● **Exercise task**: Among the records that follow, set down only the lines from the one containing "Turn this picture" to the one containing "hinge_radius = 5", both included, exactly.

● **Provided records**:
────────────────
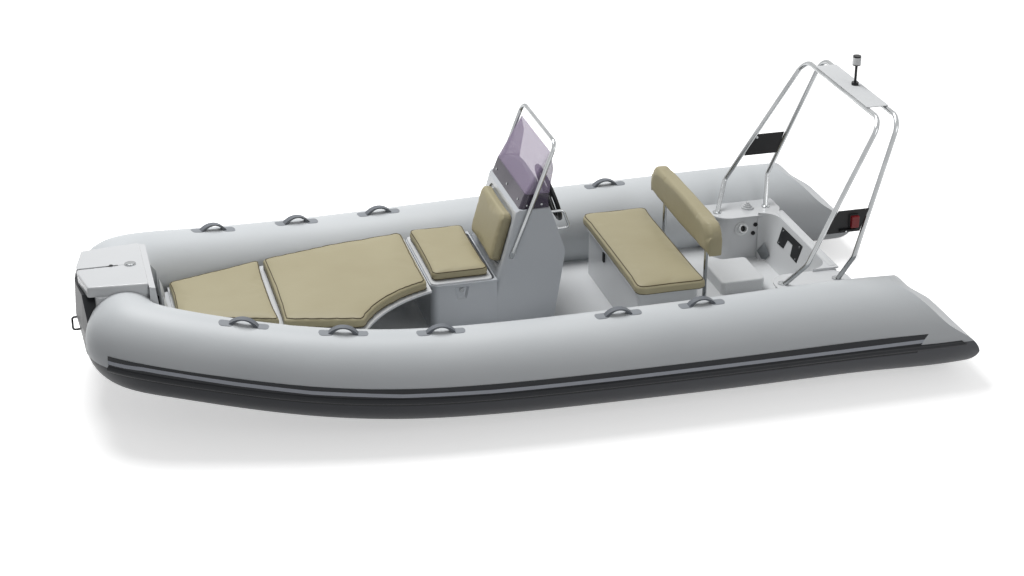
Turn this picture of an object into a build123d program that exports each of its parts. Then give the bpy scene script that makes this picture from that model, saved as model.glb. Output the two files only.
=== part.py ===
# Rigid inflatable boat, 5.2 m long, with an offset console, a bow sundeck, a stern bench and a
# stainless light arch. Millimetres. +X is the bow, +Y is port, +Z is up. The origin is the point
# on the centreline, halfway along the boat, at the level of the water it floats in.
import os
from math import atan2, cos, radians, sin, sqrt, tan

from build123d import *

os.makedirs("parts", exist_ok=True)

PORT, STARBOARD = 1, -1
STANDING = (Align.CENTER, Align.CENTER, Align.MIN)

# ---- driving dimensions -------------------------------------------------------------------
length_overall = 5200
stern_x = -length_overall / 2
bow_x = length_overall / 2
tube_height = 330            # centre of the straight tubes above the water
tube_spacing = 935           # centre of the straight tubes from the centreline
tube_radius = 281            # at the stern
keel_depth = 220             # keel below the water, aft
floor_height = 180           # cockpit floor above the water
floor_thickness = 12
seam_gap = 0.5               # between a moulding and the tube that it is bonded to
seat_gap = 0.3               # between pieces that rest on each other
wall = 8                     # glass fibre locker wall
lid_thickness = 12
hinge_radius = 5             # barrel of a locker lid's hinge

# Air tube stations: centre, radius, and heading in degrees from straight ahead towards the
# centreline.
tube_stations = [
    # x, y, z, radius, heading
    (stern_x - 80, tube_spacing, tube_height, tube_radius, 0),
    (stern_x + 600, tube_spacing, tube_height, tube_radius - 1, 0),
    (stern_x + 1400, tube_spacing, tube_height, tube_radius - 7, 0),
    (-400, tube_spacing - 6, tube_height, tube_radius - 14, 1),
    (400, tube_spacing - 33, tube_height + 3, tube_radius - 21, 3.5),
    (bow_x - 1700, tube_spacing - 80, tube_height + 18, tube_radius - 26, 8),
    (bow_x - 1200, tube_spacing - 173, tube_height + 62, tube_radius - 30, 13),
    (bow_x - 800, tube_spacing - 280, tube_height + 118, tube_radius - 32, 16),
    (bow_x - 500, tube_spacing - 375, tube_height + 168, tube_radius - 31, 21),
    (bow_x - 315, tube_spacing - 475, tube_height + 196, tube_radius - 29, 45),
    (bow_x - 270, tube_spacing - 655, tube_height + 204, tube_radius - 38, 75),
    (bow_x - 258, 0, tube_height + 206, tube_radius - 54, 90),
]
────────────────
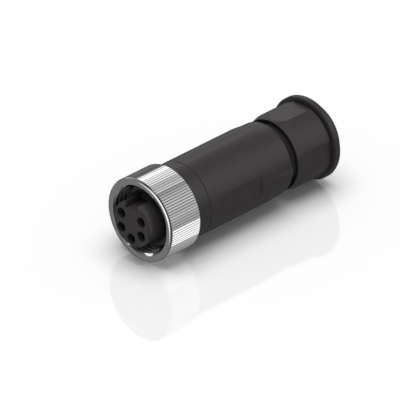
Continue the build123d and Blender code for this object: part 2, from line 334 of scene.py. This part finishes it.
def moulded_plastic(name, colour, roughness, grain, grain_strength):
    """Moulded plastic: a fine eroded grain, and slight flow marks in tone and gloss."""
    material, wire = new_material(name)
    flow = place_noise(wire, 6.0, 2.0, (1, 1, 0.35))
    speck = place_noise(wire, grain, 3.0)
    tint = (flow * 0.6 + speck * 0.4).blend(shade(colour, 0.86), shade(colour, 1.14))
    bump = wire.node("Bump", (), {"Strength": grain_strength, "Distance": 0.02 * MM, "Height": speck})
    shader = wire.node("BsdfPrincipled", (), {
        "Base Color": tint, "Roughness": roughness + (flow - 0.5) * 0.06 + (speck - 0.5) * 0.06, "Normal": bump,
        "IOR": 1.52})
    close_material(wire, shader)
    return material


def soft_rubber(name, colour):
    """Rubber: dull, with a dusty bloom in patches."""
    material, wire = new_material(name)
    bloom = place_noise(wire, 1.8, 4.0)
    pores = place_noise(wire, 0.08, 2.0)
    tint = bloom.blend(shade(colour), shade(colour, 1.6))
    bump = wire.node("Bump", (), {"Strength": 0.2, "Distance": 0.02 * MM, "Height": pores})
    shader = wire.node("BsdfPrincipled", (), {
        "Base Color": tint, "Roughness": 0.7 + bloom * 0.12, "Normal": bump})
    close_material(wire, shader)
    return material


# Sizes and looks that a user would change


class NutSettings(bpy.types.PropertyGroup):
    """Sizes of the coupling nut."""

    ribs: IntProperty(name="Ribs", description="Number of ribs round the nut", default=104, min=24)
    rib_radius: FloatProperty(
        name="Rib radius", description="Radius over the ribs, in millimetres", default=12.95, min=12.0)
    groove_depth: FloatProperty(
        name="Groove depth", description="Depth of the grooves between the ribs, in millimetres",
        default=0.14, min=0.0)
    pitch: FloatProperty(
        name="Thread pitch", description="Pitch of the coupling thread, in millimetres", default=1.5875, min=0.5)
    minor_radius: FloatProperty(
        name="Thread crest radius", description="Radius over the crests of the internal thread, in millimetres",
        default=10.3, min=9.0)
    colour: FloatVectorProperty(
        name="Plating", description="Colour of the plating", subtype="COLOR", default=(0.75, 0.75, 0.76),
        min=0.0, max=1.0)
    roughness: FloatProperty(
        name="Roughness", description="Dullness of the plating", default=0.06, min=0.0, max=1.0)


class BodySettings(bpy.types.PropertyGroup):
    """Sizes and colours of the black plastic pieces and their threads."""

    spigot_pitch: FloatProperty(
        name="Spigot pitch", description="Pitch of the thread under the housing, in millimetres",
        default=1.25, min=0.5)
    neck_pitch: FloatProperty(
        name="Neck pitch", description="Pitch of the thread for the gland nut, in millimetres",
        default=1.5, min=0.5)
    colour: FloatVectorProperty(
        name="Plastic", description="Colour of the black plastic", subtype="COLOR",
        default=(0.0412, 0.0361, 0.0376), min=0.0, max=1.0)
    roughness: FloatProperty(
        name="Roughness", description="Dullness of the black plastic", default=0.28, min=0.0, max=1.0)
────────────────
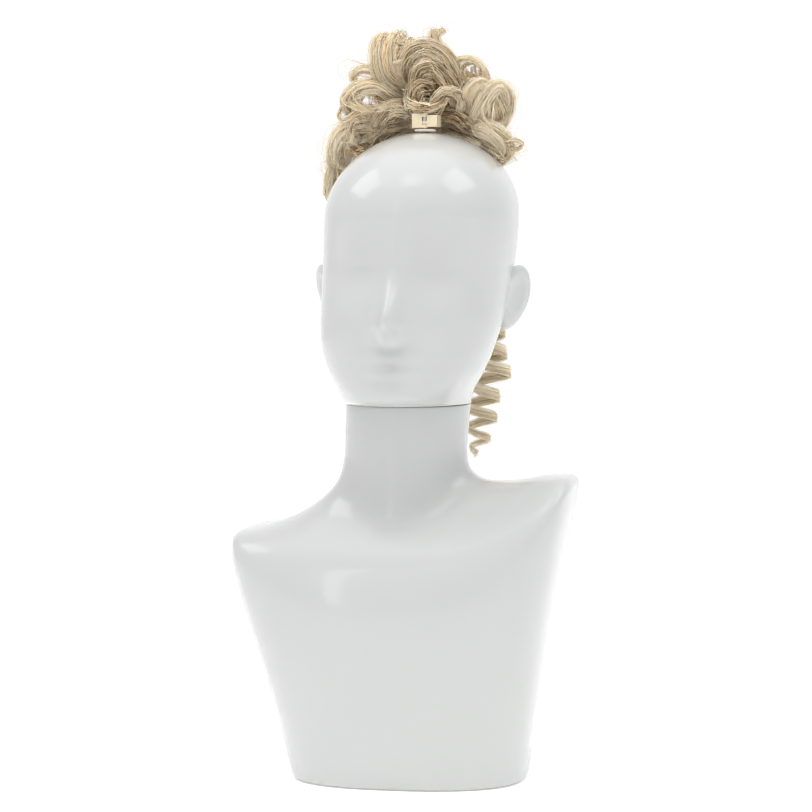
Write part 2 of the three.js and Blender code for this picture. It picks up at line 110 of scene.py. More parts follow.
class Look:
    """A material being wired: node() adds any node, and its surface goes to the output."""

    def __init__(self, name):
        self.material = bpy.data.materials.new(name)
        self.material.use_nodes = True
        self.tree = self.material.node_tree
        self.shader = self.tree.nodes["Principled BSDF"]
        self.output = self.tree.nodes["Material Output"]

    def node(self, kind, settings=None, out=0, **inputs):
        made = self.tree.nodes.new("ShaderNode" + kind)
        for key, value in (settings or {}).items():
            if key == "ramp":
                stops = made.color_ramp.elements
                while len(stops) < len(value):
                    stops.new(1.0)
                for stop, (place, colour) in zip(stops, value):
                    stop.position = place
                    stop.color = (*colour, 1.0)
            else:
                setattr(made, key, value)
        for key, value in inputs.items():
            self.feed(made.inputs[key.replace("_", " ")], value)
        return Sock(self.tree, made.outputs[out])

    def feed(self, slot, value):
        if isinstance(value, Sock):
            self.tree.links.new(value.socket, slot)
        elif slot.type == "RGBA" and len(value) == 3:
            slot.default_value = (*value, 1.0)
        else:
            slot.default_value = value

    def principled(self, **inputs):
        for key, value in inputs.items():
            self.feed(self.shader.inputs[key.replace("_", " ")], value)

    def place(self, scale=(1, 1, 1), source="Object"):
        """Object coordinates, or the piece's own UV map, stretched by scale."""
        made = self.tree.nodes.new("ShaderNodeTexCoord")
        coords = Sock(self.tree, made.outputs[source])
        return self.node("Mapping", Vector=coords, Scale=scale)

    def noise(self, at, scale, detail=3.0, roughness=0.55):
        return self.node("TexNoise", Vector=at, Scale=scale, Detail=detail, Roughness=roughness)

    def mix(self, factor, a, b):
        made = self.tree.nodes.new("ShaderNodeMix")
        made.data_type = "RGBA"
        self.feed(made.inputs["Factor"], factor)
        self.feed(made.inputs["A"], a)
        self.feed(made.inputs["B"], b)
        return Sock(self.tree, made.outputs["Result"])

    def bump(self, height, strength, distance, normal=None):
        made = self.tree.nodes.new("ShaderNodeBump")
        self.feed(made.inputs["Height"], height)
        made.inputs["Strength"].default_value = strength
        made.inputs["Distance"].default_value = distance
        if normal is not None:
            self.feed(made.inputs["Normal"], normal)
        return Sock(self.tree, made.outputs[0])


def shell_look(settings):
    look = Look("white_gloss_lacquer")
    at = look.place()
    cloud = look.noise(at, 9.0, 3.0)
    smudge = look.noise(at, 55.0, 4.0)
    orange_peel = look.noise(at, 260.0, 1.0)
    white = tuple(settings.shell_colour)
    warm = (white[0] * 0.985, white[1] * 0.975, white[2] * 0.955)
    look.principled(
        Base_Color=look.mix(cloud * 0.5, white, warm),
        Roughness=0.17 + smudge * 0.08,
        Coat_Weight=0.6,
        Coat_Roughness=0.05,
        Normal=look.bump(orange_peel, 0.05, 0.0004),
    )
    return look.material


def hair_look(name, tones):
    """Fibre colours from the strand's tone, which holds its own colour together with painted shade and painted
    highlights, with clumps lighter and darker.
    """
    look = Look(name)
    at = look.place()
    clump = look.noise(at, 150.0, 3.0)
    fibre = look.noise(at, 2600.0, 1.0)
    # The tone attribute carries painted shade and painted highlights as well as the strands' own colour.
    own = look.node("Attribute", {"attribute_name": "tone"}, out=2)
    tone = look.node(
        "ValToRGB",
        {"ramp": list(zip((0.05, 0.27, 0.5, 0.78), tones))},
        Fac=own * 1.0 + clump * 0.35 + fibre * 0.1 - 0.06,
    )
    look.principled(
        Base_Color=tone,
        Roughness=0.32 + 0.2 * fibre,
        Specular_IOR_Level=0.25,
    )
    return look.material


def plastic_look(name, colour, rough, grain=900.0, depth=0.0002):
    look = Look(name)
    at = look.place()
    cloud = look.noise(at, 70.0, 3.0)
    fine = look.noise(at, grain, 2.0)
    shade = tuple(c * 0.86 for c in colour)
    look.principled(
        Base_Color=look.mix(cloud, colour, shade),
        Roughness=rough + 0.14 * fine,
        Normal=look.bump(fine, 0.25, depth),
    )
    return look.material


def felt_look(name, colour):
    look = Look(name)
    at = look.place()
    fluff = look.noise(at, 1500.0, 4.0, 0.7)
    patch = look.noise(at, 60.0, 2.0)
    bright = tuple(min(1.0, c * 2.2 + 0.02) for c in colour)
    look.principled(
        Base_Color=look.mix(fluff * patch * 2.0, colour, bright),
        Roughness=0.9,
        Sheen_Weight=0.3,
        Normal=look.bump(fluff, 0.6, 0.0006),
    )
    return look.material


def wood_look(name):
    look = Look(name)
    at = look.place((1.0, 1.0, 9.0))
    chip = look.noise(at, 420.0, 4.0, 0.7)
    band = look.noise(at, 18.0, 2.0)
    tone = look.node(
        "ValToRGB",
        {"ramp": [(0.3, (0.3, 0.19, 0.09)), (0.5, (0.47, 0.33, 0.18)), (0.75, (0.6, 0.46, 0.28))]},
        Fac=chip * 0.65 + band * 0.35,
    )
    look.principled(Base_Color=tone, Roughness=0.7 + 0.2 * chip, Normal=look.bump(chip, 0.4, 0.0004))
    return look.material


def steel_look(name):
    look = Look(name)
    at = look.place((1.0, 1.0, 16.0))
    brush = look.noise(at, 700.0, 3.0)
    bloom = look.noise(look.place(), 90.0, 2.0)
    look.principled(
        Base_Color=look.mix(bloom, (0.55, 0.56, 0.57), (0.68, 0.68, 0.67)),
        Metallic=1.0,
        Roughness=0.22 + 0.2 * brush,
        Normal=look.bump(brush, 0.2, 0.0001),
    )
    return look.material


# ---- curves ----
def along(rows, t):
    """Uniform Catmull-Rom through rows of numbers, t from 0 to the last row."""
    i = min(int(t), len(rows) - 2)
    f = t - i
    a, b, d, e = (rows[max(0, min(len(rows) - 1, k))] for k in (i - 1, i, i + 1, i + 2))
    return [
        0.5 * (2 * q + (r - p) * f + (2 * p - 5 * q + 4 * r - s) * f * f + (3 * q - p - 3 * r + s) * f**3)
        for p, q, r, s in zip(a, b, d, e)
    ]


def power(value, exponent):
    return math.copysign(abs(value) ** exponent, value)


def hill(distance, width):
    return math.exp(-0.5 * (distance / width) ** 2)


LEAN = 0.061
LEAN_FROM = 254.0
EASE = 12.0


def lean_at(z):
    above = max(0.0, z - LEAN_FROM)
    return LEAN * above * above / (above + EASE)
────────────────
● **Output of the exercise**:
Turn this picture of an object into a build123d program that exports each of its parts. Then give the bpy scene script that makes this picture from that model, saved as model.glb. Output the two files only.
=== part.py ===
# Rigid inflatable boat, 5.2 m long, with an offset console, a bow sundeck, a stern bench and a
# stainless light arch. Millimetres. +X is the bow, +Y is port, +Z is up. The origin is the point
# on the centreline, halfway along the boat, at the level of the water it floats in.
import os
from math import atan2, cos, radians, sin, sqrt, tan

from build123d import *

os.makedirs("parts", exist_ok=True)

PORT, STARBOARD = 1, -1
STANDING = (Align.CENTER, Align.CENTER, Align.MIN)

# ---- driving dimensions -------------------------------------------------------------------
length_overall = 5200
stern_x = -length_overall / 2
bow_x = length_overall / 2
tube_height = 330            # centre of the straight tubes above the water
tube_spacing = 935           # centre of the straight tubes from the centreline
tube_radius = 281            # at the stern
keel_depth = 220             # keel below the water, aft
floor_height = 180           # cockpit floor above the water
floor_thickness = 12
seam_gap = 0.5               # between a moulding and the tube that it is bonded to
seat_gap = 0.3               # between pieces that rest on each other
wall = 8                     # glass fibre locker wall
lid_thickness = 12
hinge_radius = 5             # barrel of a locker lid's hinge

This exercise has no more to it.